With a full season on the books filling in for the injured Tom Brady in the trenches, Matt Cassel was no longer destined to serve his years as a backup QB. Instead the Kansas Chiefs traded their second round draft pick for the 5th season passer who threw for 3,693 yards and 21 touchdowns last season for the 11-8 Pats and they plan to completely rebuild their broken offense around the rising QB.

Assuming that you, the fantasy owner, miss out on grabbing top pick Tom Brady for your roster, Matt Cassel is now not only a viable pick—you should grab him near the top—and here’s why.

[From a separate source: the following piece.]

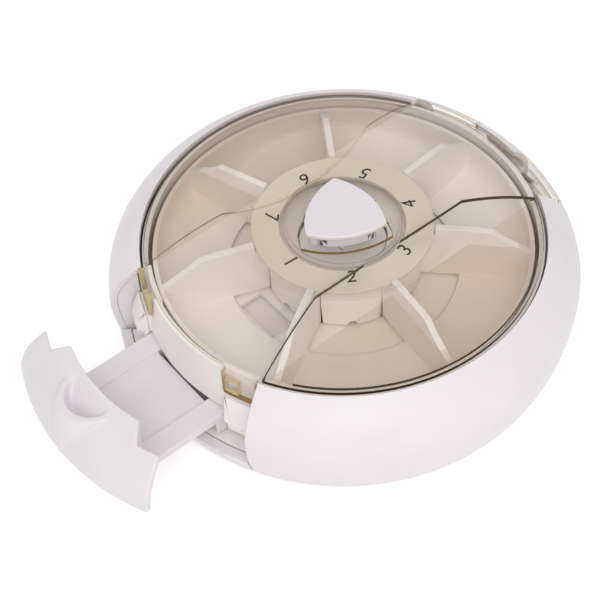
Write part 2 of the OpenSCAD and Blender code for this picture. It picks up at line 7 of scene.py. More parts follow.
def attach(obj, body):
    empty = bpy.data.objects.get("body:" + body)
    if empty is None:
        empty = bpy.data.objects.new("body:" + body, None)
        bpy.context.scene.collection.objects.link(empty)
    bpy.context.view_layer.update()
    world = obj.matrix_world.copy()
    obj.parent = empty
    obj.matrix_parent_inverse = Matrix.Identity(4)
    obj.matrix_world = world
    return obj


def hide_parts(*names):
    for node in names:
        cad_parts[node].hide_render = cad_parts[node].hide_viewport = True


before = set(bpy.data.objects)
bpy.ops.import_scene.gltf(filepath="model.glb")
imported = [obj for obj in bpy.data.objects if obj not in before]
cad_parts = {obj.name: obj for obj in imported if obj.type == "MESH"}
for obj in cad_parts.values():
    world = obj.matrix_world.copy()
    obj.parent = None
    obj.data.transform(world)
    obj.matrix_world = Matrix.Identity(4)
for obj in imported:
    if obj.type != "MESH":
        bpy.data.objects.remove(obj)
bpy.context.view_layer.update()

He’s already a proven talent in the pocket. With just 11 interceptions and a rating of 89.4 that eclipsed even Jay Cutler in 2008, Cassel proved himself as a talented and patient playmaker who is also a reputable leader on the field. He’s coming onto a Kansas City team that has had more than its fair share of trouble at his position and with its renewed confidence that they have a winning QB, the Chiefs can now aggressively build an offense around the former-Pat’s style.

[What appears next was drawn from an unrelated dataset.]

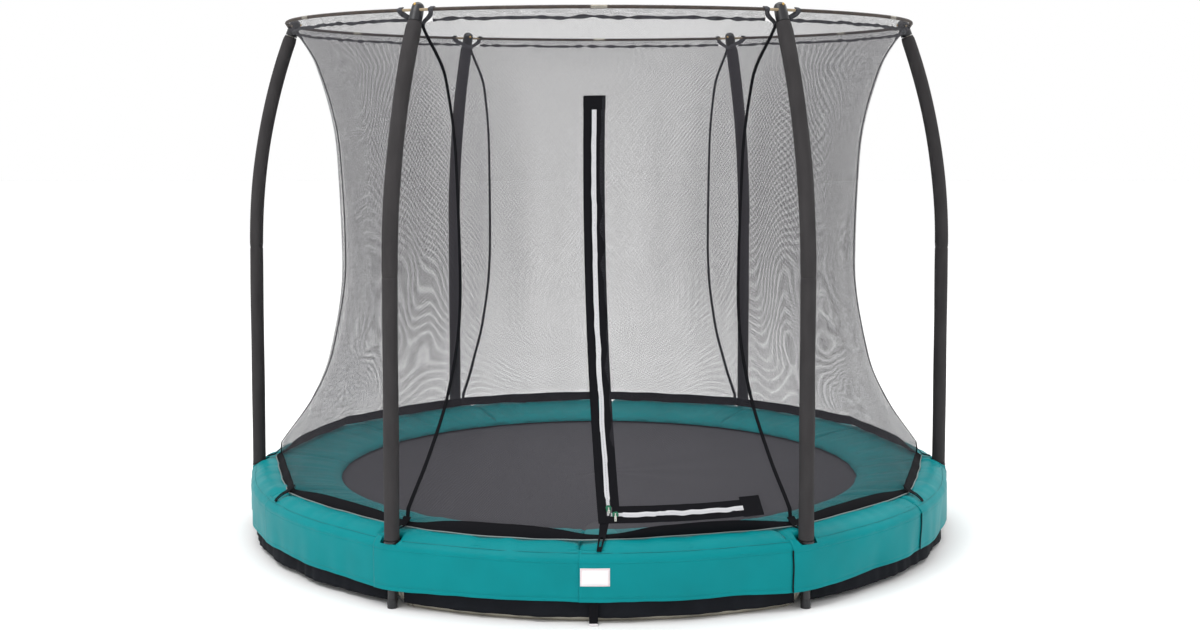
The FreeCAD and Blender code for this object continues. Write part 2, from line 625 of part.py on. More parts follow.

In New England Cassel was comfortable in the air-based offense that garnered him big numbers. That won’t be the case in Kansas City where there is no Wes Welker or Randy Moss to make the short to medium range passes under pressure. At Arrowhead the rushers will be carrying the brunt of the offense with veteran RB Larry Johnson the go-to guy. He hasn’t played a full 16 game season since 2006 but he had two impressive 1700+ yardage seasons in 2005 and 2006. He’s got a good at shot at matching those stats with Cassel at the wheel (and he might be a great sleeper RB for your roster). Jamaal Charles will be proving himself in his soph. pro season opposite Johnson—he’ll be a useful utility player.

Cassel’s offense led all NFL teams in 2008 with 356 total first downs. They did it with a close ratio of passes and rushes (186 and 145 respectively) which should be the case again in KC.

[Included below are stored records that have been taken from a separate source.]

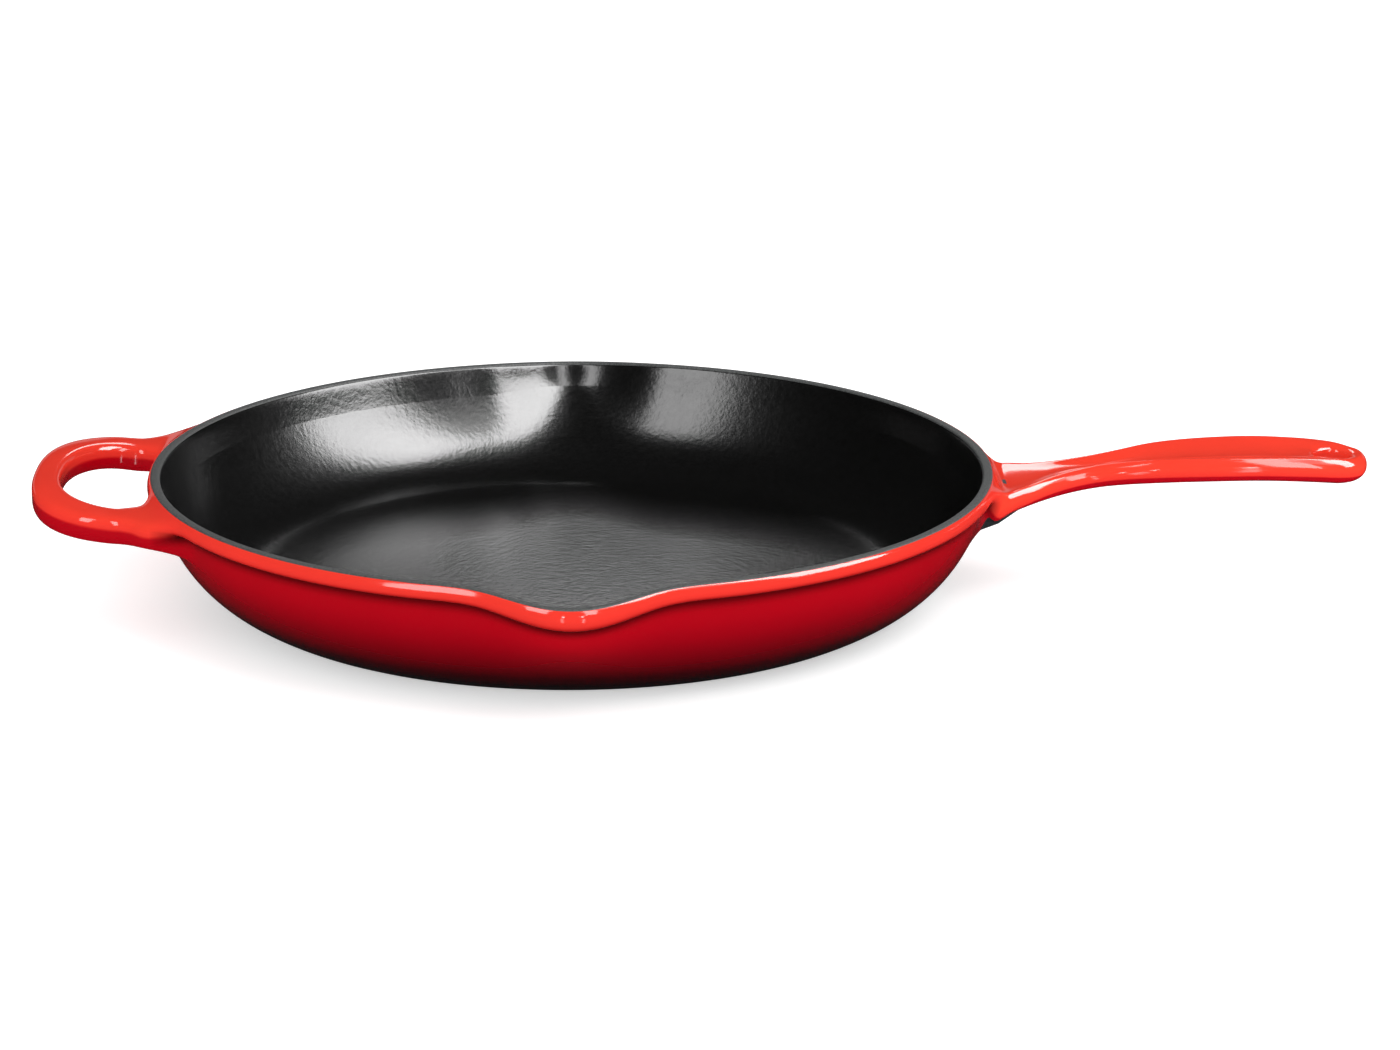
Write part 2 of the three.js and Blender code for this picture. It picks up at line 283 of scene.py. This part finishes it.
WALL_SHARES = (0.0, 0.12, 0.26, 0.42, 0.57, 0.71, 0.825, 0.93, 0.985)
wall_rows = [bezier(share, WALL_FOOT, WALL_BEND, WALL_TOP) for share in WALL_SHARES]
bead_rows = [
    (WALL_TOP[0] + 0.1, BEAD_FOOT),
    (WALL_TOP[0] + 0.7, BEAD_FOOT + 0.05),
    (BEAD_RADIUS - 0.9, BEAD_FOOT + 0.3),
    (BEAD_RADIUS - 0.1, BEAD_FOOT + 1.3),
    (BEAD_RADIUS, BEAD_FOOT + 3.2),
]
coat_edge = [
    (BEAD_RADIUS - 0.6, RIM_HEIGHT - 0.95),
    (BEAD_RADIUS - 1.05, RIM_HEIGHT - 0.4),
    (BEAD_RADIUS - 1.2, RIM_HEIGHT - 0.3),
    (BEAD_RADIUS - 1.5, RIM_HEIGHT - 0.5),
]
coat_back = [
    (BEAD_RADIUS - 3.4, RIM_HEIGHT - 2.5),
    *[(r - 0.7, z + 0.5) for r, z in (wall_rows[8], wall_rows[5], wall_rows[3], wall_rows[1])],
    (FOOT_RADIUS - 0.3, FOOT_HEIGHT + 0.7),
    (FOOT_RADIUS - 0.3, FOOT_HEIGHT + 0.15),
    (FOOT_RADIUS + 0.4, FOOT_HEIGHT + 0.12),
]
red_outline = [*wall_rows, *bead_rows, *coat_edge, *coat_back, wall_rows[0]]

# How far each row of the coat lies in the crease under the bead, where the colour
# is darkened as painted shade for the shadow under the bead's overhang.
in_crease = {
    wall_rows[7]: 0.1, wall_rows[8]: 0.75, bead_rows[0]: 1.0, bead_rows[1]: 1.0,
    bead_rows[2]: 0.8, bead_rows[3]: 0.15,
}

red_skin = turned("red_enamel_skin", red_outline)
# Each vertex's height sets its colour on the ramp: darker towards the foot, partly the real ombré
# and partly painted shade.
ombre_and_shade_level = red_skin.data.attributes.new("ombre_and_shade_level", "FLOAT", "POINT")
crease = red_skin.data.attributes.new("crease", "FLOAT", "POINT")
for vertex in red_skin.data.vertices:
    radius = math.hypot(vertex.co.x, vertex.co.y) / MM
    ombre_and_shade_level.data[vertex.index].value = vertex.co.z / MM
    for (row_radius, row_height), depth in in_crease.items():
        if math.hypot(radius - row_radius, vertex.co.z / MM - row_height) < 0.04:
            crease.data[vertex.index].value = depth
shape_spouts(red_skin)


# ------------------------------------------------------------------ loop helper handle

LOOP_COLUMNS = 4
loop_rows = [*wall_rows[6:], *bead_rows, coat_edge[0]]
LOOP_ROW_COUNT = len(loop_rows) - 1
ARM_CENTRE = 47.2
ARM_HALF_WIDTH = 8.0
TIP_HALF_WIDTH = 5.1
LOOP_BEND = -163.0
LOOP_THICKNESS = 10.4
LOOP_TOP = 43.0
LOOP_RISE = 0.125
LOOP_SQUARENESS = 2.35
LOOP_SECTION = 2 / 4.0
BEND_RINGS = 22

# Rings of the flared roots, from the wall outwards: inner edge, outer edge, top and underside.
loop_root = (
    ((-153.4, 34.4), (-148.8, 65.0), 43.6, 33.0),
    ((-156.8, 37.0), (-154.4, 59.4), 43.1, 32.7),
    ((-160.0, 38.6), (-159.4, 56.2), 43.0, 32.6),
)
LOOP_RINGS = 2 * len(loop_root) + BEND_RINGS


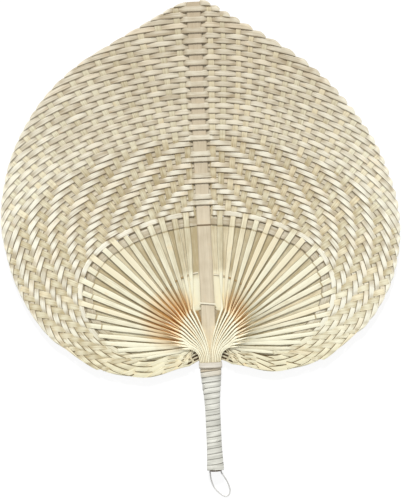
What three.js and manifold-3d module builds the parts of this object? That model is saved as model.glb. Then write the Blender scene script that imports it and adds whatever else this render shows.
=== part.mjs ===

The Chiefs air game won’t be ignored and will probably see a good amount of long-range action. Their top receiver from 2008, TE Tony Gonzalez, went to Atlanta but Dwayne Bowe and Mark Bradley will continue to hold on to their starting receiver spots. Bowe and Bradley combined for 1,400 yards of offense and 10 TDs in 2008 while the departed Gonzalez himself accounted for 10 TDs last season. The duo of receivers will be getting more catches under Cassel in first and second down situations in medium to long ranges. They should handily put up respectable numbers for Cassel but can’t be counted on like a duo of Welker-Moss could.

The offensive line may be a weak point in the KC offense. They allowed Tyler Thigpen to be sacked 26 times last season and haven’t added much in the draft or off-season (with fifth round pick offensive tackle Chris Brown the one exception). Of course, that may be just what they need to get their act together as a group and perfect their position-playing.

But to improve on their 2-win 2008 season the Chiefs will need a sturdier defense too—and that’s where they’ve already done some major enhancements. They grabbed defensive end Tyson Jackson, defensive tackle Alex Magee and cornerback Donald Washington in the draft—it’s a clear showing of their commitment to fix a defense that allowed 440 points last season.

Also new in town is head coach Todd Haley who has a history as an Offensive Coordinator and Wide Receivers Coach with several teams—most recently he coached the offense of the post-season venturing Cardinals and he may be exactly what the Chiefs need to start a highly productive offense that can pull them out of their winning season draught.

Cassel may be the inspiration that moves Kansas City up from the bottom of the charts. The front office in KC is breathing some life into this stale team and a young offense built around Cassel is just the place to start. Grab Cassel early and you won’t be disappointed.